The remedy for this lump in our throat might, then, lie in formulating a clearly specifiable and widely agreed-upon set of goals and commitments which all nations are (eventually) lobbied on and which act as the backdrop for any conversation with regards to the environment. Vagaries and belched sentiments such as “sustainable living” need to be removed from the vocabulary and clearly formulated, more explicit plans, need to take their place. These must then be widely publicised and made intelligible, such that at election time no one is in doubt as to what is being demanded, and during periods of economic decline they are less easily forgotten.

Once the electorate has an articulable environmental plan, and thus a platform for discussion, the effects will be contagious. Corporations, and their activities, will begin to be measured against a more sophisticated criterion of sustainable development, rather than the current pandering to superficial laymen notions of ‘eco-friendly’ (such as green packaging and catchy buzzwords). Politicians who can so easily break their pre-election environmen-tal promises will be held more accountable to their word- and their progress will become more gaugeable as a consequence.

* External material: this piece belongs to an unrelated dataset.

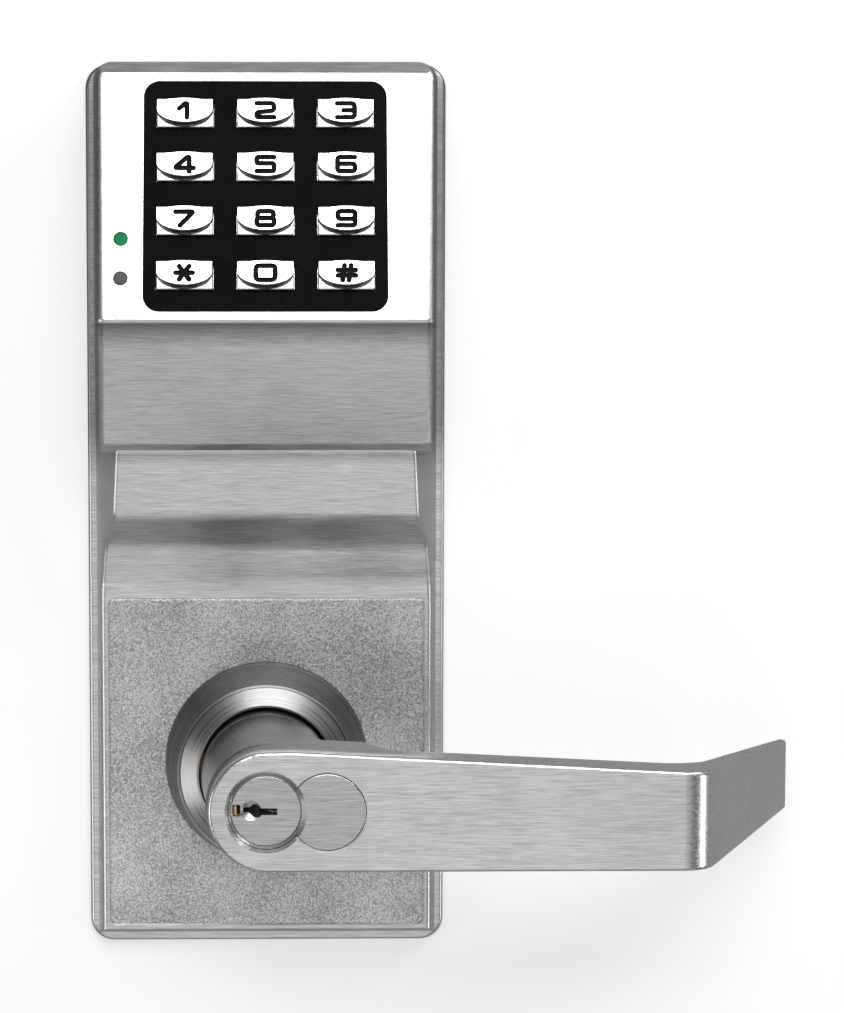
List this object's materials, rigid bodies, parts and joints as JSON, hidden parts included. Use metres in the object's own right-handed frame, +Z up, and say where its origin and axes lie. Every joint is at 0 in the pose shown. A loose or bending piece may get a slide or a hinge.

It is tempting to think we shall forever be alright – that something will always sort itself out. But societies before us have perished because of such arrogance – a fact we must not forget. What has been outlined here is obviously very theoretical, and there are clearly a number of difficulties which it presents. But at its crux, the transition from a silent society to a society in which real solutions are being achieved relies on endowing its citizens with the knowledge of such a transit. Clearly the powers that be do not want us to have this knowledge, as it is not in the short term interest of business, and thereupon it is irksome for politicians. We therefore need to educate ourselves in accordance with the familiar and aptly fitting dictum ‘knowledge is power’, so that we can begin calling the shots at to the trajectory of our future development.